Oenosandra Boisduvalii is the only species in the oenosandra genus. It has a wingspan of 50mm. This species of moth appears highly differently depending on gender and were originally thought to be different species due to their dissimilar outlooks. The female moth is white (white forewings, hindwings and head) and has a thick black band running along the centre of its forewings. The female's body has alternating stripes of black and orange. The male has light brown forewings freckled with closely distributed black spots and white hindwings.

The larvae of this species appears the same for both male and female species. The caterpillar is dark grey and has few white spots on each segment of the abdomen. Its head and rear are brown, and it is sparsely covered in long white hairs.

Its behaviour is highly similar to discophlebia catocalina (journal of lepidopterists). The larvae feeding behaviours and instar socialising behaviours are the same as discophlebia catocalina. However, they have notable locomotive behaviours between their resting and feeding sites. These two sites are separate and often far apart. Oenosandra Boisduvalii show rapid movements between sites. This behaviour is similar to the North American arctiid, Hemihyalea edwaulsi Pack.

Adults fly mid-march to mid may and male moths will fly towards UV light often after 2300 hrs.

===Nycteropa Subovalis (Turner, 1941)===

Nycteropa Subovalis is the only species within the Nycteropa genus. It has a wingspan of roughly 40mm and has dark grey forewings and pale grey hindwings.

===Discophlebia Lucasii (Rosenstock, 1885)===
Discophlebia Lucasii has evolved to mimic the appearance of a branch stub where parts have broken off.
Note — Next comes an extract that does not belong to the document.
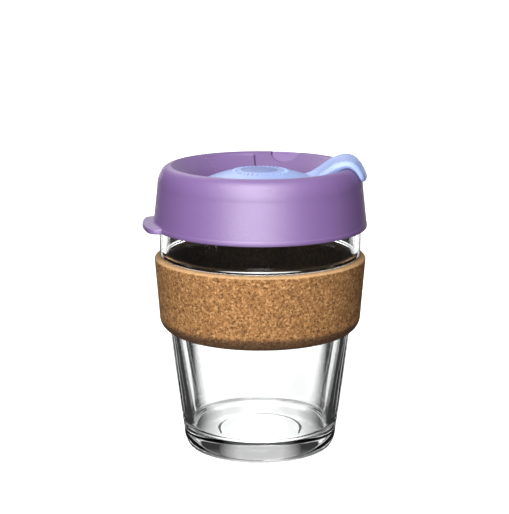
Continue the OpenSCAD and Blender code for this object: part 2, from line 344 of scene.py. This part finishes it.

This is apparent as the pale grey head of the moth appears to be a stub on a branch where the twig segment has snapped off. The wings and body of the moth are a darker greyish-brown tone. At rest, this moth physically resembles the green-faced gum hopper (Platybrachys decemmacula).

Females of this species have a wingspan of approximately 50mm, whereas males have a wingspan of roughly 40mm. This species is found all over southern regions of Australia including parts of QLD, NSW, ACT, VIC, and WA.

Original notes by Rosenstock in 1885 contain detailed descriptions of the moth's wings, uppersides and undersides. The original specimens studied by Rosenstock measured 43mm in Wingspan and 15mm in body length.

===Discophlebia Lipauges (Turner, 1917)===

This moth appears with brownish grey forewings and hindwings. Its forewings have darker brown curved bands cutting across the inner sections of the wing. Its hindwings are a pale, whitish colour near the body and have a darker brown band along the outer edges.

Its wingspan is roughly 50mm for male and female.

===Discophlebia Celaena (Turner, 1903)===

This moth appears with dark grey, patterned forewings and hindwings. Its forewings have a leopard-like pattern and are of a darker grey than its hindwings. Its hindwings have vein-like lines running from the body to the wing edges and are paler towards the body.

Its wingspan is approximately 40mm.

===Discophlebia Blosyrodes (Turner, 1903)===

Discophlebia Blosyrodes appears with greyish brown forewings that have variable lines and round brown patterning. It has hindwings with similar colouring and broad white bordering.

This moth has a wingspan of 40mm.

===Diceratucha Xenopis (Lower, 1902)===

This moth is the largest of the Oenosandridae family. Its wingspan is approximately 250mm. The forewings of this moth are a dark brown and closely speckled with black dots. Its hindwings are of a pale colour with veiny lines running from the body to the wing's edges. Both forewings and hindwings have uneven and jagged, fur-like edges.